Zahav Review: The Interpreter

Introducing Philadelphia to modern Israeli cuisine, Solomonov-style

As executive chef at Marigold Kitchen, one of the city’s best-reviewed BYOBs, Michael Solomonov earned accolades in the pages of food glossies. Young and photogenic, with gobs of talent and charisma, he wooed critics and regulars with creative fare that flaunted his formal culinary training, his tenure as sous-chef at Vetri, and his Israeli heritage. But as Solomonov’s experience grew, the chef glommed onto a more personal idea for a restaurant, a place where he would cook simply, preparing the food of his family and serving it just the way it’s done in his hometown of G’nei Yehuda.

[sidebar]At new Zahav in Society Hill, Solomonov has found a way to communicate his history and heritage through a vocabulary of flavors mostly unfamiliar to Philadelphia diners. Zahav doesn’t look like fussy fine dining, but attention to detail in the kitchen, taken to the level of Marigold and Vetri, elevates the food way above the everyday fare it pretends to be. (A second dining room, opening this summer, offers a more elaborate prix-fixe menu.)

Once you’re seated, expect a crash course in Israeli dining from a well-educated server. He’ll explain that the family-style meal traditionally begins with salad — an assortment of eight tiny ramekins filled with flavor-packed preparations like velvety twice-cooked eggplant; a chopped mixture of refreshing cucumbers and tomatoes; tart and creamy slaws of red and green cabbage; and silken pureed red peppers — and then proceeds to a course devoted to hummus. (Four varieties are offered.) Next up: a few mezze, or small plates, and finally skewers of meat, chicken, vegetables and fish cooked over blazing coals. The salad course alone can border on sensory overload, with its range of intense flavors and contrasting textures. And it all sounds like too much food. But when the plates start arriving, you’ll see that while the flavors are big, most portions — except the skewers — are even more diminutive than tapas.
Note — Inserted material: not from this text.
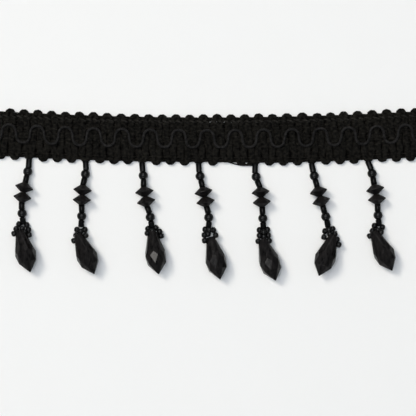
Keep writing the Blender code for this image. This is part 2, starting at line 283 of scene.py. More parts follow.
# %% Cords along paths
CordPoint = namedtuple("CordPoint", "place width depth")


def plain_cord(places, width):
    """A path of cord points that are all round and of one width."""
    return [CordPoint(place, width, width) for place in places]


def cord_start(name, paths):
    """Chains of edges, one for each path of cord points, with their widths and depths."""
    mesh = bpy.data.meshes.new(name)
    edges = []
    count = 0
    for path in paths:
        edges += [(count + i, count + i + 1) for i in range(len(path) - 1)]
        count += len(path)
    points = [point for path in paths for point in path]
    mesh.from_pydata([point.place for point in points], edges, [])
    sizes = {
        "width": [point.width for point in points],
        "depth": [point.depth for point in points],
    }
    for label, values in sizes.items():
        mesh.attributes.new(label, "FLOAT", "POINT").data.foreach_set("value", values)
    return mesh


def grow_cords(name, paths, look, sides, spacing, ridge=0.0, pitch=0.6 * MM, squareness=1.0):
    """Sweep cords along paths; a ridge of some height winds round them at some pitch."""
    return grow(name, cord_start(name + "_paths", paths), cord_tree, {
        "Sides": sides,
        "Ring spacing": spacing,
        "Ridge height": ridge,
        "Ridge pitch": pitch,
        "Squareness": squareness,
        "Material": look,
    })


# %% [markdown]
# ## Yarn and thread finishes
# Rayon gimp yarn is black but not even, and loose fibres make it dull. Its colour also paints a
# little highlight on the ridges of the winding and a little shade in its grooves. The finish reads
# "along" and "around" from the cord, so the fine winding follows every bend. Noise at three scales
# stands for the fibres, for flecks and for whole patches that are greyer than the rest.
# `FinishBench` starts a material and adds what every finish here needs: noise, a tint between two
# colours and a bump.


# %% A bench for finishes
class FinishBench(Bench):
    """The bench of a new material; its spot is the place on the object."""

    def __init__(self, name):
        self.material = bpy.data.materials.new(name)
        self.material.use_nodes = True
        super().__init__(self.material.node_tree)
        self.spot = self.add("ShaderNodeTexCoord", output="Object")

    def noise(self, scale, detail=2.0, place=None):
        """Soft noise from 0 to 1, in Object coordinates unless another place is given."""
        sockets = {"Vector": place or self.spot, "Scale": scale, "Detail": detail}
        return self.add("ShaderNodeTexNoise", {}, sockets, "Fac")

    def tint(self, mask, dark, light):
        """A colour that goes from dark to light with a mask."""
        sockets = {0: mask, 6: (*dark, 1), 7: (*light, 1)}
        return self.add("ShaderNodeMix", {"data_type": "RGBA"}, sockets, 2)

    def relief(self, height, distance, strength):
        """A normal that follows a height."""
        sockets = {"Strength": strength, "Distance": distance, "Height": height}
        return self.add("ShaderNodeBump", {}, sockets, "Normal")

    def finish(self, values):
        """Feed the shader and return the material."""
        self.feed(self.tree.nodes["Principled BSDF"], values)
        return self.material


# %% Yarn finishes
# Noise on the yarn: its scale and detail, and the share by which it lightens the colour
Grain = namedtuple("Grain", "scale detail share")
FIBRES = Grain(2500.0, 3.0, 0.6)
FLECKS = Grain(900.0, 1.0, 2.6)
PATCHES = Grain(160.0, 2.0, 0.7)
# share by which the winding paints highlight on its ridges and shade in its grooves
WINDING_SHADE_SHARE = 0.15
DARKENING = 1.5                 # taken off the sum of the shares
FIBRE_ROUGHNESS = 0.15
WINDING_HEIGHT = 0.5            # against the height of the fibres
YARN_RELIEF = 0.8
YARN_SHINE = 0.10

CordLook = namedtuple("CordLook", "name dark light roughness ply_pitch ply_depth")
CORD_LOOKS = (
    CordLook("gimp_yarn", (0.0008, 0.0007, 0.0006), (0.0112, 0.0102, 0.0084),
             0.70, 0.30 * MM, 0.06 * MM),
    CordLook("scroll_yarn", (0.006, 0.0057, 0.0057), (0.020, 0.019, 0.0185),
             0.48, 0.26 * MM, 0.03 * MM),
    CordLook("sewing_thread", (0.006, 0.0056, 0.0049), (0.025, 0.0233, 0.0205),
             0.60, 0.30 * MM, 0.02 * MM),
    CordLook("warp_thread", (0.0015, 0.0014, 0.0012), (0.0178, 0.0163, 0.0136),
             0.66, 0.30 * MM, 0.02 * MM),
)


def cord_finish(look):
    """A material of fine threads wound round a cord."""
    bench = FinishBench(look.name)
    along = bench.add("ShaderNodeAttribute", {"attribute_name": "along"}, output="Fac")
    around = bench.add("ShaderNodeAttribute", {"attribute_name": "around"}, output="Vector")
    cosine, sine = bench.parts(around)[:2]
    ply = bench.winding(along, look.ply_pitch, cosine, sine)
    fibre, fleck, patch = (
        bench.noise(grain.scale, grain.detail) for grain in (FIBRES, FLECKS, PATCHES))
    # the winding's share paints highlight on its ridges and shade in its grooves
    shares = ply * WINDING_SHADE_SHARE + fibre * FIBRES.share + fleck * FLECKS.share
    mask = shares + patch * PATCHES.share - DARKENING
    return bench.finish({
        "Base Color": bench.tint(mask, look.dark, look.light),
        "Roughness": look.roughness + FIBRE_ROUGHNESS * fibre,
        "Normal": bench.relief(ply * WINDING_HEIGHT + fibre, look.ply_depth, YARN_RELIEF),
        "Specular IOR Level": YARN_SHINE,
    })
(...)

Zahav’s hummus is a substantial part of the meal, especially when eaten with the accompanying flatbread, which is made to order by a cook who was dispatched to Israel specifically to learn this singular culinary art. Three of the dips with it are based on the same chickpea/sesame paste/olive oil mixture, but the Turkish version replaces the oil with a rich French butter. Like all dishes at Zahav, this hummus is an emblem of Solomonov’s Israel. Each iteration — the masbacha, crowned with warm whole chickpeas; the hummus foul, complemented with large, tender fava beans — illuminates the disparate cultures that have made Israel a culinary melting pot.

Choosing from the 20 options for hot and cold mezze also takes diners around the world. These small plates show Cypriot, Armenian, Balkan, Turkish, Syrian and Moroccan influences, to name just a few. Of this cross-cultural cornucopia, don’t miss the exquisite crispy haloumi; the pairing of warm Cypriot cheese with sugary, tender dates and toasted pine nuts is as alluring as a clever cheese-and-wine match. The kibbe naya, essentially a clean-tasting lamb tartare, and the chicken freekah, a bed of roasted wheat topped with impossibly moist and tender shreds of chicken breast, also stand out from the pack of uniformly tasty mezze.